Kreuder gehört zu den romantischen Dichtern, seine Erzählung über eine Gruppe von «Aussteigern«, wie man heute sagen würde, ist ebenso gesellschaftskritisch wie mystisch, sie trägt darüber hinaus unverkennbar märchenhafte Züge. Den wundersamen Plot zu erzählen erspare ich mir, nur soviel sei verraten: Der Dachboden eines Kaufhauses, voll gestellt mit Gerümpel, dient einer illustren Gruppe von Männern als Treffpunkt und Unterkunft. Man gründet einen «Bund der Sieben», beschließt ein Programm für die Gruppe und definiert als deren Tugenden Aufrichtigkeit, Anhänglichkeit, Beharrlichkeit, Barmherzigkeit, Überschwänglichkeit, Friedfertigkeit und Unüberwindlichkeit. Ich-Erzähler Berthold, dessen Erlebnisse die Handlung bilden, ist Schriftsteller, in seinen Ansichten und seiner Haltung ein Alter Ego von Ernst Kreuder.

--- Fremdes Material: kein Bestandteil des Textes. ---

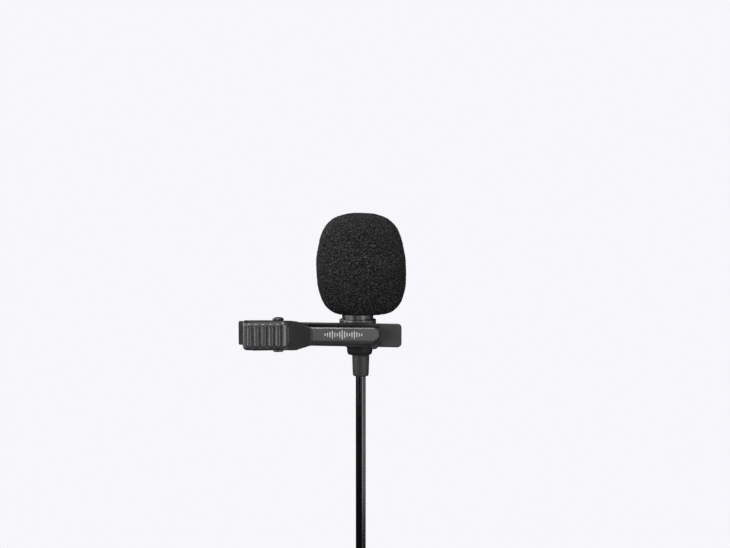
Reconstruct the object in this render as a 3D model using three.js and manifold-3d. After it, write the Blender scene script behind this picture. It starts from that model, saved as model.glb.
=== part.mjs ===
// Lavalier microphone: a foam-covered capsule in a slim tube, held by a C-ring
// on the back of a sprung tie clip, with a hanging cable wound into a coil and
// a four-pole 3.5 mm plug.
//
// Units are millimetres. +X runs along the clip towards its jaw tips, -Y faces
// the wearer's audience, +Z is up. The origin is the middle of the closed grip,
// on the plane where the two jaw pads meet.

import * as THREE from 'three';
import { mergeVertices } from 'three/addons/utils/BufferGeometryUtils.js';
import Module from 'manifold-3d';

const wasm = await Module();
wasm.setup();

// ---------------------------------------------------------------- dimensions
const GAP = 0.3;                 // clearance between neighbouring pieces

// axis of the tube and its ring; the foam, the end cap and the cable stand a
// little to the right of it
const MIC_X = -4.5;
const MIC_Y = 9.6;
const FOAM_DX = 1.2;
const END_CAP_DX = 0.7;
const CORD_DX = 1.05;
const CORD_X = MIC_X + CORD_DX;

// tube, collar and end cap
const TUBE_R = 5.3;
const TUBE_WALL = 0.6;
const TUBE_Z0 = -4.3;
const TUBE_Z1 = 26.0;
const COLLAR_R = 6.3;
const COLLAR_Z0 = 3.3;
const COLLAR_Z1 = 4.65;
const TAIL_CAP_R = 4.3;
const TAIL_CAP_Z0 = -7.6;
const TAIL_CAP_Z1 = -2.0;
const GRILLE_Z1 = 30.3;
const RELIEF_Z0 = -15.1;
const RELIEF_Z1 = -7.9;

// windscreen, [radius, height] from the bottom rim to the crown
const FOAM_BORE_R = 5.6;
const FOAM_BORE_Z1 = 31.0;
const FOAM = [
  [6.4, 6.35], [9.1, 6.9], [10.6, 7.6], [11.65, 8.4], [12.65, 9.5], [13.65, 11.3],
  [14.2, 12.9], [14.7, 14.7], [15.05, 16.6], [15.25, 19.2], [15.33, 22.2], [15.2, 25.4],
  [14.75, 28.6], [14.0, 32.1], [12.8, 35.3], [11.6, 37.2], [9.7, 39.0],
  [7.7, 40.1], [4.7, 40.95], [2.2, 41.17], [0, 41.2],
];

// capsule stack inside the tube
const CAPSULE_R = 3.0;
const CAPSULE_Z0 = 18.7;
const CAPSULE_Z1 = 23.7;

// clip: rear jaw
const BAR_HALF = 3.95;           // half height of the rear jaw
const BAR_Y0 = 0.6;
const BAR_T = 2.0;
const BAR_X1 = 11.9;
const BEND_X = -30.0;            // where the rear grip starts to flare
const GRIP_X0 = -45.7;
const GRIP_DY = 3.7;             // how far back the rear grip's end stands
const EAR_IN = 2.6;
const EAR_OUT = 3.65;

// clip: front jaw
const LEVER_HALF = 4.9;          // half height of the thumb grip
const ARM_Z0 = -2.9;             // lower and upper edge of the jaw arm
const ARM_Z1 = 3.15;
const WALL_IN = 4.25;            // inner face of the side walls
const PIN_X = -29.6;
const PIN_Y = -3.3;
const PIN_R = 1.0;
const PIN_HOLE_R = 1.3;
const ARM_TILT = Math.atan2(2.7, 23.6);

// jaw pads
const PAD_T = 1.0;

// torsion spring
const SPRING_R = 1.9;
const WIRE_R = 0.35;
const SPRING_Z = 1.95;

// cable, coil and plug
const CABLE_R = 1.75;
const COIL_Z = -113.0;
const COIL_Y = MIC_Y + 2.66;
const COIL_R = 19.9;             // middle of the turns
const TURN_PITCH = 3.55;
const TURNS_ACROSS = 4;
const BEND_R = 14.0;             // bend of the lead into the coil
const OUTER_TURN_R = COIL_R + 1.5 * TURN_PITCH;
const FRONT_TURN_Y = COIL_Y - 1.5 * TURN_PITCH;
const BACK_TURN_Y = COIL_Y + 1.5 * TURN_PITCH;
const JOIN = Math.asin(BEND_R / (BEND_R + OUTER_TURN_R));
const LEAD_BEND_Z = COIL_Z + (OUTER_TURN_R + BEND_R) * Math.cos(JOIN);
const PLUG_X = CORD_X + OUTER_TURN_R;
const PLUG_Y = BACK_TURN_Y;
const BOOT_Z1 = COIL_Z - 24.0;
const BOOT_Z0 = BOOT_Z1 - 12.0;
const SHELL_Z1 = BOOT_Z0 - GAP;
const SHELL_Z0 = SHELL_Z1 - 16.7;
const SHELL_R = 4.0;
const JACK_R = 1.75;

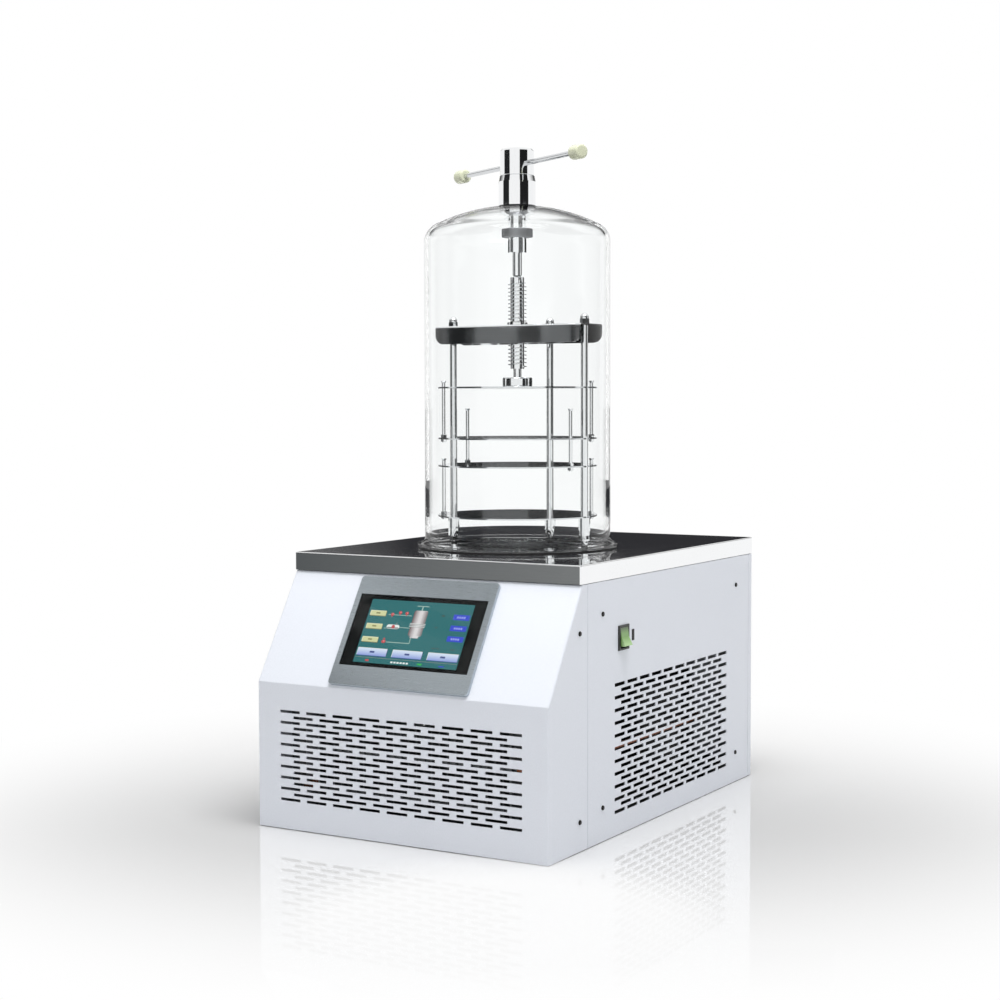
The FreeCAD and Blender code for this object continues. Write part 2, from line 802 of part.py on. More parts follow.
def fan_shroud():
    """Pressed plate behind the condenser, with the fan's ring and motor bracket."""
    w, d, h = condenser_size
    y, z = fan_place()
    plate = box(-w / 2, y, pan_floor, w / 2, y + sheet, pan_floor + h)
    ring_outer = rod_between(fan_radius + fan_tip_gap + sheet, vec(0, y, z),
                             vec(0, y + shroud_depth, z))
    hole = rod_between(fan_radius + fan_tip_gap, vec(0, y - 1, z),
                       vec(0, y + shroud_depth + 1, z))
    shell = plate.fuse(ring_outer).cut(hole)
    arms = []
    back = y + shroud_depth
    for k in range(3):
        arm = box(motor_radius - 1.0, back - 4, z - 4, fan_radius + fan_tip_gap + 1, back, z + 4)
        arm.rotate(vec(0, back, z), vec(0, 1, 0), 90 + 120 * k)
        arms.append(arm)
    collar = rod_between(motor_radius + 2, vec(0, back - 4, z), vec(0, back, z))
    body = shell.fuse(arms + [collar])
    return body.cut(rod_between(motor_radius, vec(0, y - 1, z), vec(0, back + 1, z)))


def fan_motor():
    y, z = fan_place()
    start = y + shroud_depth - 4
    can = rod_between(motor_radius, vec(0, start, z), vec(0, start + motor_length, z))
    shaft_hole = rod_between(fan_shaft_radius + pin_clearance, vec(0, start - 1, z),
                             vec(0, start + motor_length - 8, z))
    return can.cut(shaft_hole)


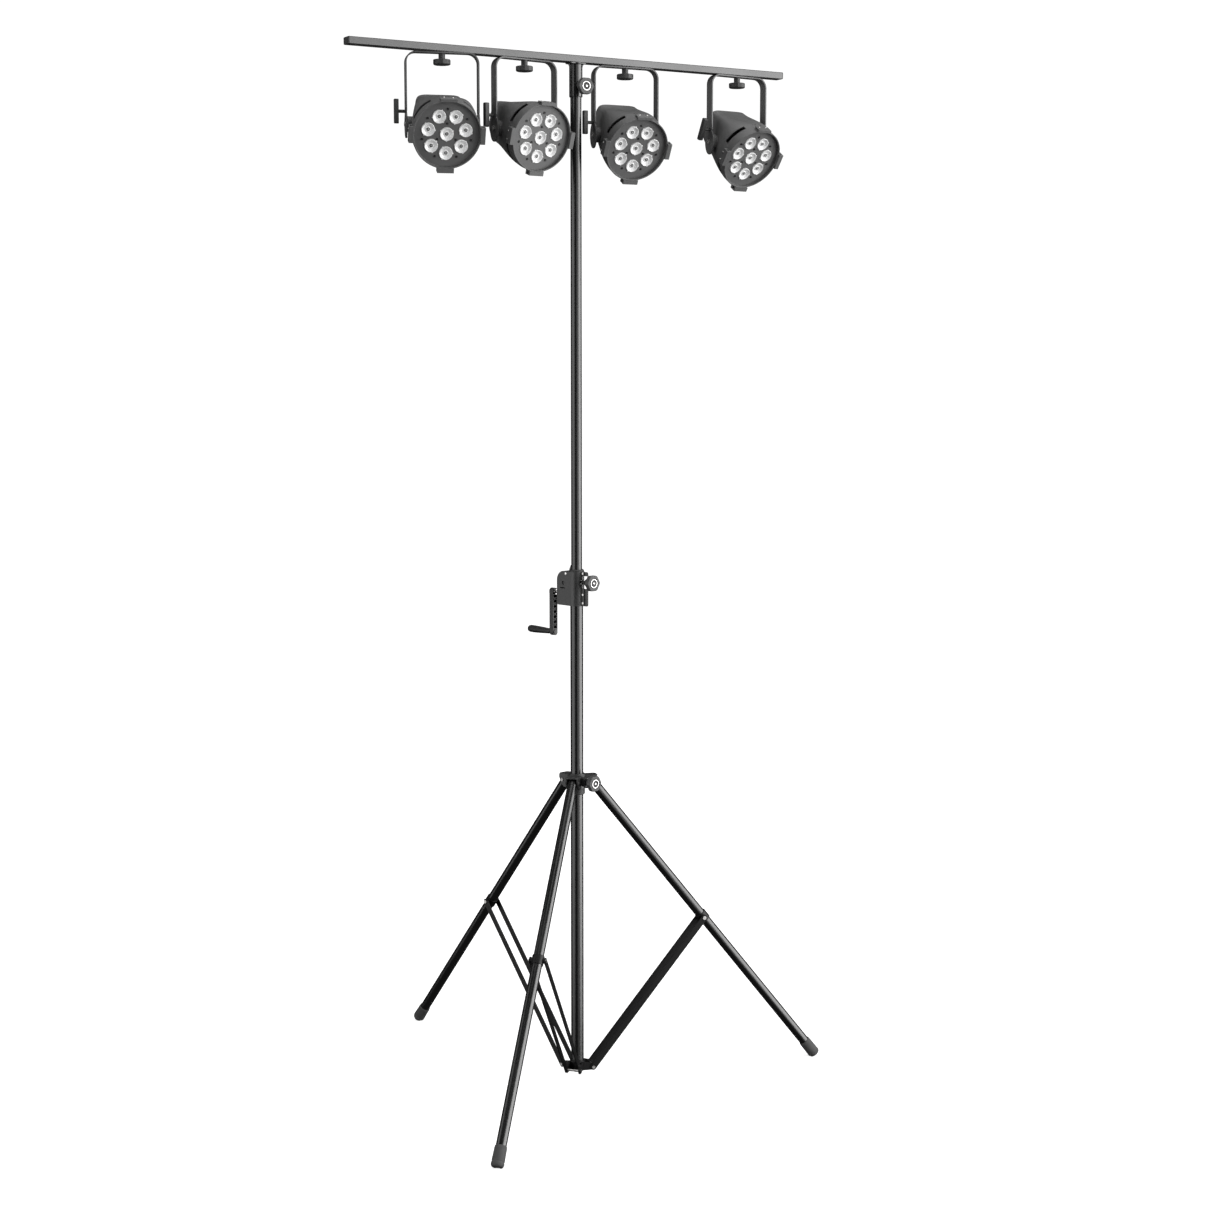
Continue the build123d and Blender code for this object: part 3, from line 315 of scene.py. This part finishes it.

Alle Protagonisten sind ebenso wundersame wie urige Gestalten, von ihm liebevoll charakterisiert und darüber hinaus dargestellt als krasse Gegenentwürfe zu den Normalbürgern, die nicht zu leben verstünden. «Viele leben gar nicht, denn sie haben keine Zeit. Sind wie Leichen, die man auf Arbeit schickt. Die Städte sind voll davon, nur die Sucht nach Genüssen bewirkt, dass sie sich regen, dass sie zappeln und toben».

 

Der Wortführer der Gruppe, der gerne Reden hält und sich dabei oft ins Pathetische verliert, resümiert an einer Stelle, auch wenn «Dostojewski versichert hatte, es gäbe für ihn nichts Dümmeres als eine Tatsache», seien alle modernen Schriftsteller gleichwohl doch «Tatsachenschreiber». An anderer Stelle heißt es ergänzend: «Dummheit ist der Mangel an Phantasie». Genau den aber kann man Kreuder nicht vorwerfen, seine Erfindungsgabe scheint grenzenlos, er phantasiert sich unbeeindruckt von den Fakten einer «physikalischen Welt» seine ganz eigene «metaphysische Welt», die keiner Logik unterworfen ist, ohne aber ins naiv Utopische abzugleiten.

 

All das wird in einer angenehm zu lesenden, klaren und schnörkellosen Sprache ohne jedes literarische Raffinement vor dem Leser ausgebreitet, was in einem durchaus reizvollen Kontrast steht zu dem traumhaften, weltfremden Geschehen, über das da so nüchtern und sachlich berichtet wird. Zweifellos aber ist diese Geschichte nicht als Parodie gedacht oder als Märchen für Erwachsene, Kreuder erfüllt damit seine ganz eigene Mission, die Bloßstellung gesellschaftlicher Fehlentwicklungen, das Anprangern einer sinnentleerten Lebensweise und der kollektiven Blindheit für das elementar Schöne in der Welt. Insoweit also ein Buch zum Träumen, aber auch zum Nachdenken, zum Weiterdenken. Mir haben besonders die Passagen gefallen, in denen es um Literatur geht und Kreuder so manchen Seitenhieb auf die Kollegen seiner Zunft austeilt, denen er Phantasielosigkeit unterstellt, dabei aber die Erwartungshaltung der Leserschaft ignorierend. Auch über die verblüffende Selbstverständlichkeit, mit der die aberwitzigsten Situationen geschildert werden, musste ich oft schmunzeln, was ja schön ist und den Lesegenuss angenehm erhöht. Manchmal, das hat sich hier gezeigt, lohnt sich der Griff in die hinterste Reihe des Bücherschranks eben doch, einer allgemeinen Wiederentdeckung allerdings dürfte der Zeitgeist entgegenstehen.